Como Crusoé já mostrou, outro delator, o ex-governador Sérgio Cabral, de quem Diniz era aliado, afirmou que uma parte dos pagamentos foi feita com o objetivo de obter decisões favoráveis em Brasília, inclusive no Superior Tribunal de Justiça. A mulher de Cabral, Adriana Ancelmo, também consta do rol de advogados que se beneficiaram de contratos milionários com a Fecomércio.

Nesta quarta-feira, 26, o Antagonista mostrou que em outubro de 2011 a mesma Luiza Eluf, à época ainda procuradora em São Paulo, foi recebida junto com Wassef pelo então vice-presidente Michel Temer, àquela altura no exercício da Presidência da República.

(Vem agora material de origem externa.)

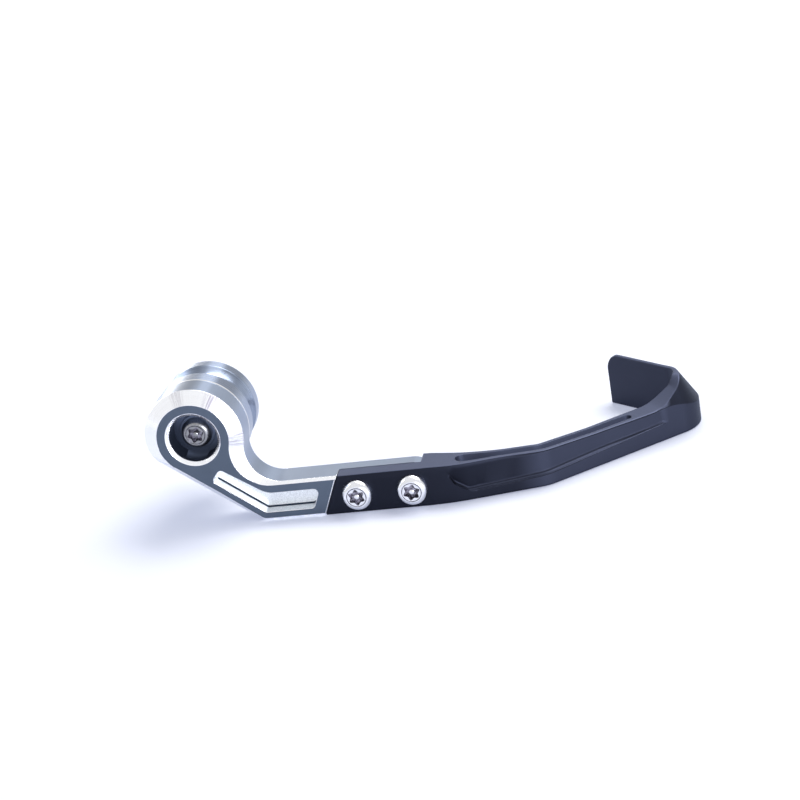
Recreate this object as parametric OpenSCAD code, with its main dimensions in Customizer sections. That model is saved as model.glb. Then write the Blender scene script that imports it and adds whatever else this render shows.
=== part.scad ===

Na semana passada, Crusoé revelou que Wassef tem usado de sua proximidade com o poder para tratar de interesses de seus clientes, inclusive informalmente. No final do ano passado, ele visitou a Procuradoria-Geral da República para defender a manutenção do acordo de delação premiada da JBS, que está em vias de ser anulado, o que pode levar Joesley e Wesley Batista de volta à prisão.

A visita de Wassef à PGR para conversar com procuradores encarregados de cuidar dos processos relacionados à Lava Jato foi precedida de um pedido do presidente Jair Bolsonaro ao procurador-geral da República, Augusto Aras, para que o advogado fosse atendido. Crusoé também revelou que, antes da reunião, sem tocar diretamente no assunto, o próprio presidente da República chegou a telefonar para o subprocurador que receberia Wassef, José Adonis Callou de Araújo Sá, então coordenador do grupo de trabalho da Lava Jato na PGR. Callou encerrou a reunião ao saber que Wassef não tinha procuração para defender os interesses da JBS – ou seja, ele queria tratar do assunto de maneira informal.